Your goal ▸
Please quote every line word for word.

** START Data lines **

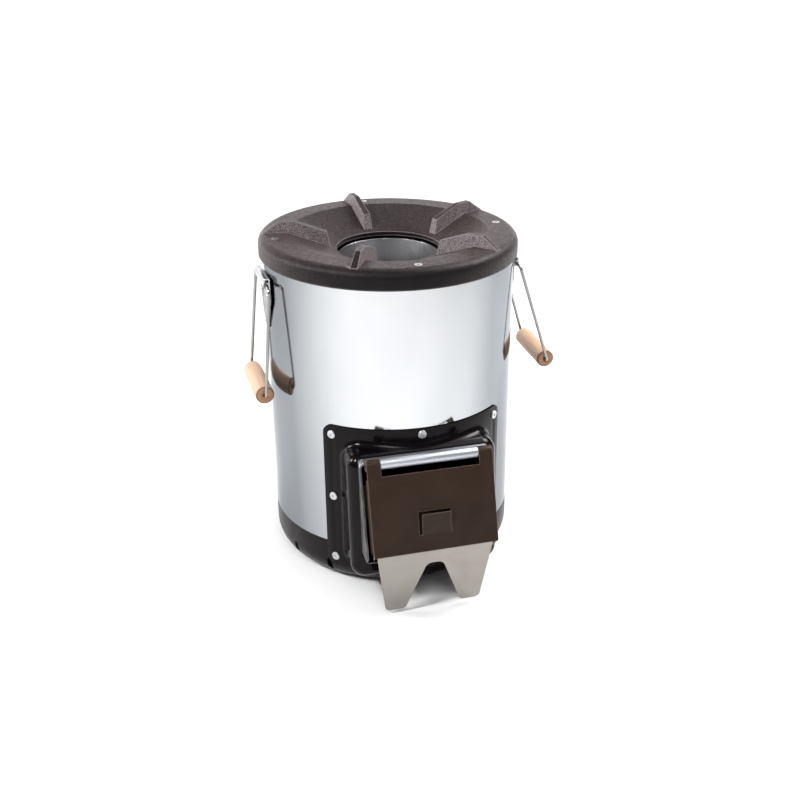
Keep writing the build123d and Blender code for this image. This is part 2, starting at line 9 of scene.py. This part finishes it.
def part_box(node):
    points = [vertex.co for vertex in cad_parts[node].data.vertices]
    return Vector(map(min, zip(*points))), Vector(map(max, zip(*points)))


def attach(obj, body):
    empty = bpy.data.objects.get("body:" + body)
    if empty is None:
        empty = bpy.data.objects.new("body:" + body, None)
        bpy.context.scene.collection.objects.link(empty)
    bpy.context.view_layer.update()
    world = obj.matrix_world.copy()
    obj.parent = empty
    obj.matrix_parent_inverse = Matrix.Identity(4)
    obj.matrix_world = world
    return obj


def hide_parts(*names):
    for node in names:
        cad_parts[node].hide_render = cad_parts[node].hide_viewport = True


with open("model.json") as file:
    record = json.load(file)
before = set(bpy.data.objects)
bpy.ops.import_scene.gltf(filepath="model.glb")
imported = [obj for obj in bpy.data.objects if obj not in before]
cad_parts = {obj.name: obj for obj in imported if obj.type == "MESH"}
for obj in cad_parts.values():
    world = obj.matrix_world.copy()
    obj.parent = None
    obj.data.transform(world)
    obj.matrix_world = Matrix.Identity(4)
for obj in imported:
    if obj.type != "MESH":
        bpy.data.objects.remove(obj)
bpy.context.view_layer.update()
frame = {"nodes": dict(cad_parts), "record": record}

** END Data lines **

Task solution ▸
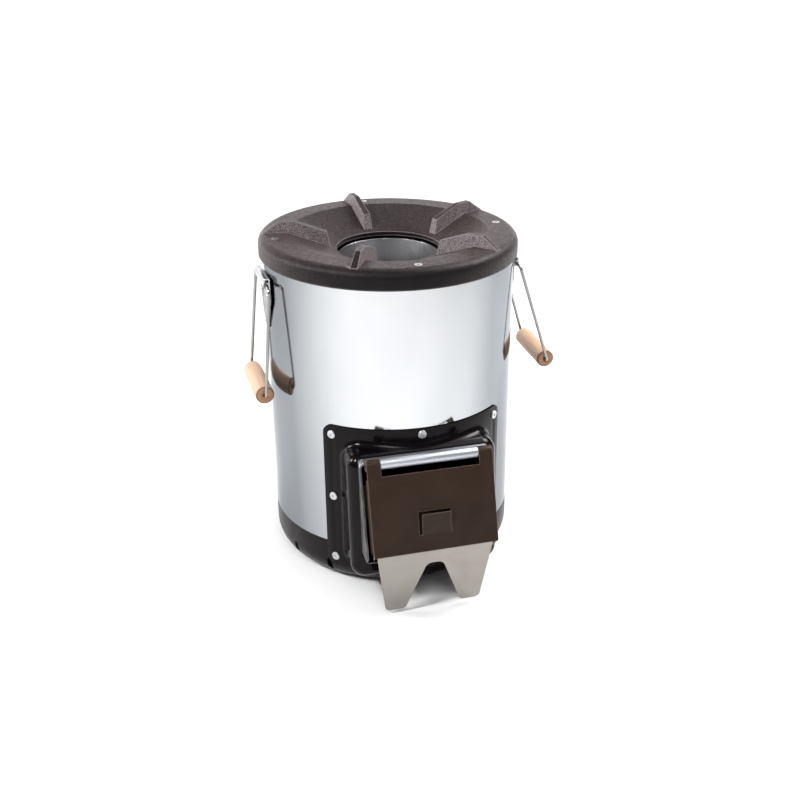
Keep writing the build123d and Blender code for this image. This is part 2, starting at line 9 of scene.py. This part finishes it.
def part_box(node):
    points = [vertex.co for vertex in cad_parts[node].data.vertices]
    return Vector(map(min, zip(*points))), Vector(map(max, zip(*points)))


def attach(obj, body):
    empty = bpy.data.objects.get("body:" + body)
    if empty is None:
        empty = bpy.data.objects.new("body:" + body, None)
        bpy.context.scene.collection.objects.link(empty)
    bpy.context.view_layer.update()
    world = obj.matrix_world.copy()
    obj.parent = empty
    obj.matrix_parent_inverse = Matrix.Identity(4)
    obj.matrix_world = world
    return obj


def hide_parts(*names):
    for node in names:
        cad_parts[node].hide_render = cad_parts[node].hide_viewport = True


with open("model.json") as file:
    record = json.load(file)
before = set(bpy.data.objects)
bpy.ops.import_scene.gltf(filepath="model.glb")
imported = [obj for obj in bpy.data.objects if obj not in before]
cad_parts = {obj.name: obj for obj in imported if obj.type == "MESH"}
for obj in cad_parts.values():
    world = obj.matrix_world.copy()
    obj.parent = None
    obj.data.transform(world)
    obj.matrix_world = Matrix.Identity(4)
for obj in imported:
    if obj.type != "MESH":
        bpy.data.objects.remove(obj)
bpy.context.view_layer.update()
frame = {"nodes": dict(cad_parts), "record": record}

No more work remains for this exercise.